It’s sometimes difficult to obtain the details of an accident until after the investigation is completed by authorities and a final report issued. Of course sometimes official versions are wrong or contain inaccuracies, so that an injured party will want to obtain an independent investigation if there are serious injuries and litigation may develop. An accident occurred in Connecticut recently in which sparse initial reports make it difficult to determine fault.
The car crash involved two vehicles in a violent collision in the intersection of Brook and Artisan streets in Bristol. A 59-year-old Bristol woman who drove one of the vehicles was trapped in the rubble and had to be extricated by emergency workers. She was taken to a hospital in the Hartford area with head and chest injuries where she was listed in stable condition.
The second driver was a 44-year-old man who was operating a pickup truck.
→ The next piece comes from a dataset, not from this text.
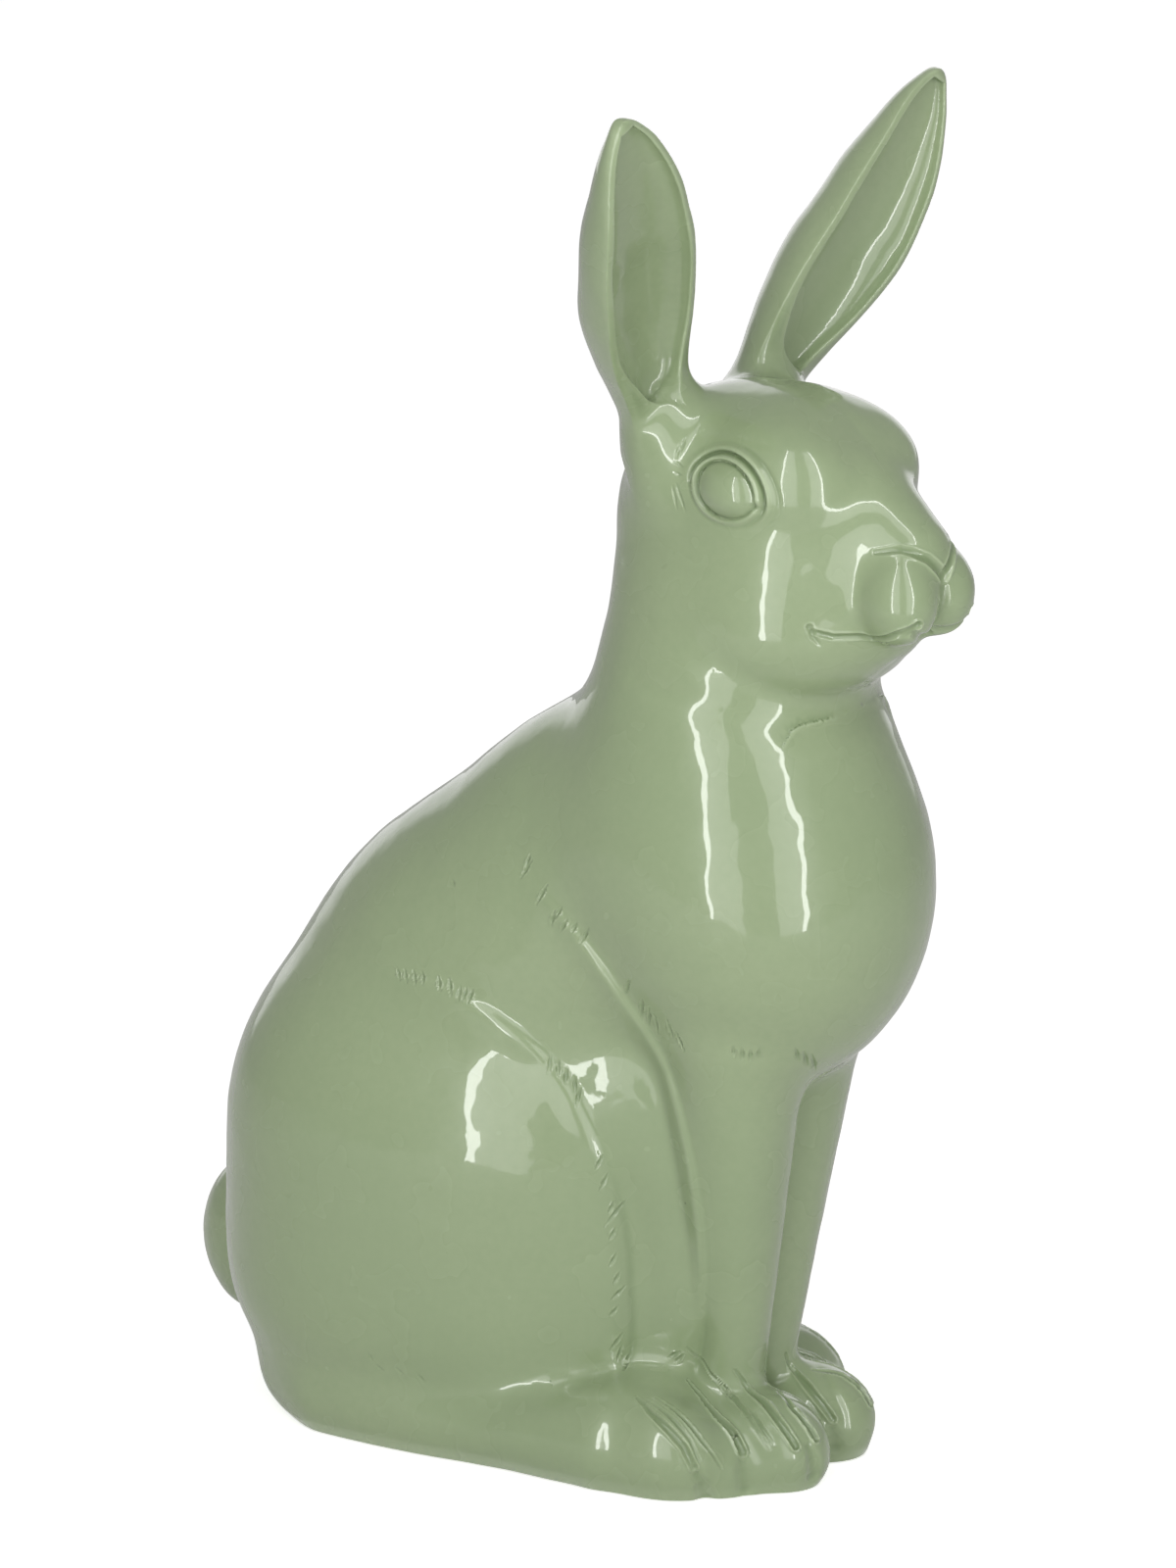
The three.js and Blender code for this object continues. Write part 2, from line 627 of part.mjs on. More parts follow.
function makePlate(pads) {
  let plate = seatPrism(RIM_WIDTH + GLUE_GAP, FLOOR_GAP, FLOOR_GAP + PLATE_THICKNESS);
  const middle = at(...SEAT.centre);
  plate = plate.subtract(disc(middle, VENT_RADIUS, 0, FLANGE_TOP));
  for (const pad of pads) plate = plate.subtract(padPocket(pad));
  return plate;
}

// The front pads are under the hind toes, the rear pads in the plate's rear corners
function padCentres(side) {
  const [, forward] = SEAT.centre;
  const [halfSide, halfForward] = SEAT.half;
  return {
    front: at(side * FRONT_PAD.side, FRONT_PAD.forward, 0),
    rear: at(side * (halfSide - RIM_WIDTH - REAR_PAD_INSET.side),
      forward - halfForward + RIM_WIDTH + REAR_PAD_INSET.rear, 0),
  };
}

const gloss = { roughness: 0.12, metalness: 0 };
const MATERIALS = {
  lacquer: new THREE.MeshStandardMaterial({ name: 'lacquer', color: '#9dac86', ...gloss }),
  resin: new THREE.MeshStandardMaterial({ name: 'resin', color: '#d8d3c4', roughness: 0.6, metalness: 0 }),
  steel: new THREE.MeshStandardMaterial({ name: 'steel', color: '#b9bcc0', roughness: 0.35, metalness: 1 }),
  felt: new THREE.MeshStandardMaterial({ name: 'felt', color: '#3d4036', roughness: 0.95, metalness: 0 }),
};

function toMesh(name, piece, material) {
  const { vertProperties, triVerts } = piece.getMesh();
  const geometry = new THREE.BufferGeometry();
  geometry.setAttribute('position', new THREE.BufferAttribute(new Float32Array(vertProperties), 3));
  geometry.setIndex([...triVerts]);
  geometry.computeVertexNormals();
  const mesh = new THREE.Mesh(geometry, MATERIALS[material]);
  mesh.name = name;
  return mesh;
}

const group = new THREE.Group();
const left = padCentres(1);
const right = padCentres(-1);
const torsoSkin = torsoNet(figureDistance, 0, TORSO_CELL);
group.add(toMesh('torso_shell', makeTorso(torsoSkin, [left.front, right.front]), 'lacquer'));
group.add(toMesh('head_shell', makeHead(), 'lacquer'));
group.add(toMesh('tail', makeTail(torsoSkin), 'lacquer'));
group.add(toMesh('base_plate', makePlate([left.rear, right.rear]), 'resin'));
for (const [name, side, pads] of [['left', 1, left], ['right', -1, right]]) {
  group.add(toMesh(`${name}_ear`, makeEar(side), 'lacquer'));
  group.add(toMesh(`${name}_ear_pin`, makeEarPin(side), 'steel'));
  for (const [end, centre] of Object.entries(pads)) {
    group.add(toMesh(`${end}_${name}_pad`, disc(centre, PAD.radius, 0, PAD.thickness), 'felt'));
  }
}

// The origin is on the floor in the middle of the figure's outline from above
const box = new THREE.Box3().setFromObject(group);
const middle = box.getCenter(new THREE.Vector3());
group.position.set(-middle.x, -middle.y, 0);

export default group;
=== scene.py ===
"""Sitting hare figurine in glossy sage green lacquer: fine moulded surface, finish, light and camera.

The form is written in millimetres in the form's own frame, whose origin is a little ahead of the part's.
Every mesh is moved into the part's frame, in metres, when it is finished.
"""
import math

import bmesh
import bpy
import numpy as np
from mathutils import Matrix, Vector


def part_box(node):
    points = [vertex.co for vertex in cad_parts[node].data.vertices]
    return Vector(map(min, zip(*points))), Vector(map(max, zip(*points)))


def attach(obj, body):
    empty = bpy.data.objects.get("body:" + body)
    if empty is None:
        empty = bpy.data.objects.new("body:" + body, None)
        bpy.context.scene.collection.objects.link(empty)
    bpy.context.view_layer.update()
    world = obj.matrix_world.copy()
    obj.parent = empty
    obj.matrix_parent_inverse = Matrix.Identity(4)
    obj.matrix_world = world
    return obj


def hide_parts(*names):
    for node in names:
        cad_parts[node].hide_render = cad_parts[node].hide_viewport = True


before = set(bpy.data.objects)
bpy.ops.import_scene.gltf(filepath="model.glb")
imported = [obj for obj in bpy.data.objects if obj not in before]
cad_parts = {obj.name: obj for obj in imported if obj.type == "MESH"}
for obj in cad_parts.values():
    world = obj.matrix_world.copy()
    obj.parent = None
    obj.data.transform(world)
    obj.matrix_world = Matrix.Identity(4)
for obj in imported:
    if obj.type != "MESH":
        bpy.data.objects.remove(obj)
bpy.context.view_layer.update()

MM = 0.001


def at(side, forward, up):
    """A point from its distance to the hare's left, its distance forward and its height."""
    return np.array([side, -forward, up], float)


# The form stands where the pad under the left hind toes is
FRONT_PAD = at(38, 66, 0)
pad_corners = [np.array(corner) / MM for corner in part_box("front_left_pad")]
SHIFT = (pad_corners[0] + pad_corners[1]) / 2 - FRONT_PAD
SHIFT[2] = 0

# The photograph's camera, from the form's origin
PHOTO_SIZE = (1200, 1600)
FOCAL_PIXELS = 4858
CAMERA_AZIMUTH = math.radians(-58)
CAMERA_DISTANCE = 1351
CAMERA_HEIGHT = 492
CAMERA_AIM = np.array([15, -22.5, 189])
CAMERA_PLACE = np.array([CAMERA_DISTANCE * math.sin(CAMERA_AZIMUTH),
                         -CAMERA_DISTANCE * math.cos(CAMERA_AZIMUTH), CAMERA_HEIGHT])


def to_part(point):
    """A point of the form in the part's frame, in metres."""
    return Vector((np.asarray(point) + SHIFT) * MM)


def make_camera():
    data = bpy.data.cameras.new("camera")
    data.sensor_width = 36
    data.lens = FOCAL_PIXELS / PHOTO_SIZE[1] * data.sensor_width
    data.clip_start = 0.1
    data.clip_end = 50
    camera = bpy.data.objects.new("camera", data)
    bpy.context.scene.collection.objects.link(camera)
    camera.location = to_part(CAMERA_PLACE)
    look = to_part(CAMERA_AIM) - camera.location
    camera.rotation_euler = look.to_track_quat("-Z", "Y").to_euler()
    bpy.context.scene.camera = camera


make_camera()


# Distances to solids: below zero inside, in millimetres

def blend(a, b, width):
    """Smooth union of two distances."""
    h = np.maximum(width - np.abs(a - b), 0) / width
    return np.minimum(a, b) - h * h * h * width / 6


def carve(a, b, width):
    """The smooth intersection with what is outside b, where b is a hollow."""
    return -blend(-a, b, width)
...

He was headed south on Brook Street approaching the intersection with Artisan. The woman was operating her car east on Artisan approaching the intersection with Brook Street. She had a stop sign, and entered the intersection with the intention of turning left when the car crash occurred.
The reports don’t indicate whether the pickup driver also had a stop sign. If the pickup had no stop sign and was in the right-of-way, then it may be that the car negligently entered the intersection without paying proper attention. In that event, she would not be able to recover compensation for her serious injuries.
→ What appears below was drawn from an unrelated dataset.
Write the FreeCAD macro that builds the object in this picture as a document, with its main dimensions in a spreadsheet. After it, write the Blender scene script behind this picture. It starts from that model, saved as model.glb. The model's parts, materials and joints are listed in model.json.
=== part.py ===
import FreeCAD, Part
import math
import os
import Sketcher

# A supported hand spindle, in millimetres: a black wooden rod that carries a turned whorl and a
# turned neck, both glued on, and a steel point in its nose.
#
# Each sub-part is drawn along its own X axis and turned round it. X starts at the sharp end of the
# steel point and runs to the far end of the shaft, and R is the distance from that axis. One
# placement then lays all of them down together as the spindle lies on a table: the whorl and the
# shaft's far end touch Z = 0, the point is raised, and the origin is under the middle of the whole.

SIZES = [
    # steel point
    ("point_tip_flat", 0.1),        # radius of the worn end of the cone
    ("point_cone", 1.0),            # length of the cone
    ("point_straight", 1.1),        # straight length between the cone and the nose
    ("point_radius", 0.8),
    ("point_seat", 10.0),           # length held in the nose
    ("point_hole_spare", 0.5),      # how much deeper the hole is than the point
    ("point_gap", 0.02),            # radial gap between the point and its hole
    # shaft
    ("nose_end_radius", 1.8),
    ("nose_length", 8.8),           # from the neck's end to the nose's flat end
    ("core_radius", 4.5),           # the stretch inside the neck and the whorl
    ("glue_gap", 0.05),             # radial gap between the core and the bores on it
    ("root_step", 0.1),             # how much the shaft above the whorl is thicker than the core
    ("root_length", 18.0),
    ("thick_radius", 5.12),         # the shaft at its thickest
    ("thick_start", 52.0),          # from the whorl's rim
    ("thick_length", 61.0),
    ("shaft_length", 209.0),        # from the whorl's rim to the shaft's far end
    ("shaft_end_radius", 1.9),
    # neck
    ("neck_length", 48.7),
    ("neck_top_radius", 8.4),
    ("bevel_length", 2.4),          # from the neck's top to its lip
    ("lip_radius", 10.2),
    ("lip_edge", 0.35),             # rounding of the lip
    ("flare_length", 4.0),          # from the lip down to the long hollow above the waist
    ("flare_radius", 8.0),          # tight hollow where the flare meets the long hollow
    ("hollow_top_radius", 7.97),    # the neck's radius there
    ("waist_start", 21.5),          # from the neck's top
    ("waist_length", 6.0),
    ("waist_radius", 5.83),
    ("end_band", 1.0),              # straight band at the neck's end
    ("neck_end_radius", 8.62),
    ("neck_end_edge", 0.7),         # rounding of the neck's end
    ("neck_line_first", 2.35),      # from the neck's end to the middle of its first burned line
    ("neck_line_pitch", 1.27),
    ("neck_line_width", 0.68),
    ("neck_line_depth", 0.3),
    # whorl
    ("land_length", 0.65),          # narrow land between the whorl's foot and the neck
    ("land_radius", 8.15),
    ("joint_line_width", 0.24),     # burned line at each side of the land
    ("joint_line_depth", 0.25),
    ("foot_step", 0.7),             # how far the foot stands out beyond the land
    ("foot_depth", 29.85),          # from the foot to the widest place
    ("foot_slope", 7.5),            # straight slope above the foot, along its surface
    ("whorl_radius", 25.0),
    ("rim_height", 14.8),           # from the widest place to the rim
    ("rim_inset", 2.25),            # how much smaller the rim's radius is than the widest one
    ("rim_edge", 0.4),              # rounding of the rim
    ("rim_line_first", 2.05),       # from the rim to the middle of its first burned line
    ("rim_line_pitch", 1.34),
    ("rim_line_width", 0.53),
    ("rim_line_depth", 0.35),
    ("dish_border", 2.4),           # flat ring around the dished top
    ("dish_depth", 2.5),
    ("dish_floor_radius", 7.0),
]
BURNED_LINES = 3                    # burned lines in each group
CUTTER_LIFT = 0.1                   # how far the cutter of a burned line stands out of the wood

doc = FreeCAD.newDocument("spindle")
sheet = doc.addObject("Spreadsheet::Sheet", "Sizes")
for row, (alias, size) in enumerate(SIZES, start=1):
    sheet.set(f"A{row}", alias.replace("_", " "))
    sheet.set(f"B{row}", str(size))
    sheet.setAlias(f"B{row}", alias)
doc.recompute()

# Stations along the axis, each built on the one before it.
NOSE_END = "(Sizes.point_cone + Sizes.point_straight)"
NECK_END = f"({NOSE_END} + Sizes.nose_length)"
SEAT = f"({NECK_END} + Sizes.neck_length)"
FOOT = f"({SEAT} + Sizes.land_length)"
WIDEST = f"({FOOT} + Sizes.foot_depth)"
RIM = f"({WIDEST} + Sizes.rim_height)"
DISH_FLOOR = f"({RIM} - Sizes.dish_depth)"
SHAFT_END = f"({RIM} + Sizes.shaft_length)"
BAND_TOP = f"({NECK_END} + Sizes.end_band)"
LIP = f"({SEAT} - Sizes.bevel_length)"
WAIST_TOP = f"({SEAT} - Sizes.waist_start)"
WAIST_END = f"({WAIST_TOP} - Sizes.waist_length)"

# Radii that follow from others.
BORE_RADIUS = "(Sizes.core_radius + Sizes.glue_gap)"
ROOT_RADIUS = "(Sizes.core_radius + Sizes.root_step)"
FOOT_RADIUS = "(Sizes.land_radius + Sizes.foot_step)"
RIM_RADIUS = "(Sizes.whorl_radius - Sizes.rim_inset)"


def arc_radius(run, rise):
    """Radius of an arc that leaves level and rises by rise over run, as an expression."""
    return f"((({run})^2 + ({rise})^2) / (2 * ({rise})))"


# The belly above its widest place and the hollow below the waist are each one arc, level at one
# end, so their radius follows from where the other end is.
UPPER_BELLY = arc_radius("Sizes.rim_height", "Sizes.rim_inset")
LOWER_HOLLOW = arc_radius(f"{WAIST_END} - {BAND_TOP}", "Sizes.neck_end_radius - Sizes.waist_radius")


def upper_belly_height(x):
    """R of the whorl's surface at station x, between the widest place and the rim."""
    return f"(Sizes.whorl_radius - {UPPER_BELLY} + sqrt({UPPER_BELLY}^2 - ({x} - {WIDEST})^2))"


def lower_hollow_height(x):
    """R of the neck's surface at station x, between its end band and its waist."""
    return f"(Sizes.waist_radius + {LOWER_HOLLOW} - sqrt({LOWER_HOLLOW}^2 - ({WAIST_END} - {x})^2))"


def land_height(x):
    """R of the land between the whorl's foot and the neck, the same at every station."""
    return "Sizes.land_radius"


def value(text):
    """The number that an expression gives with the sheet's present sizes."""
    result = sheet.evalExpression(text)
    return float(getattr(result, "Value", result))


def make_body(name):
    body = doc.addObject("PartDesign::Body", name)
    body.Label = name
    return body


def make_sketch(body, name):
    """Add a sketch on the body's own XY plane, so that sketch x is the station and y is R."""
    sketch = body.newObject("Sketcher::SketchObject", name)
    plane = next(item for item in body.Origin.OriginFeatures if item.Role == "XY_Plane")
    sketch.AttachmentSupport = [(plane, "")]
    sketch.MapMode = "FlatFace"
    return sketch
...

According to the law of negligence in Connecticut and other states, if the pickup driver also had a stop sign, and didn’t stop or entered the intersection without looking, then the driver of the car would be able to pursue a claim for serious injuries. The facts will probably be fairly easy to clear up once the complete statements of both drivers are considered. Also, the investigation is ongoing, so that the final police report will be helpful in determining fault.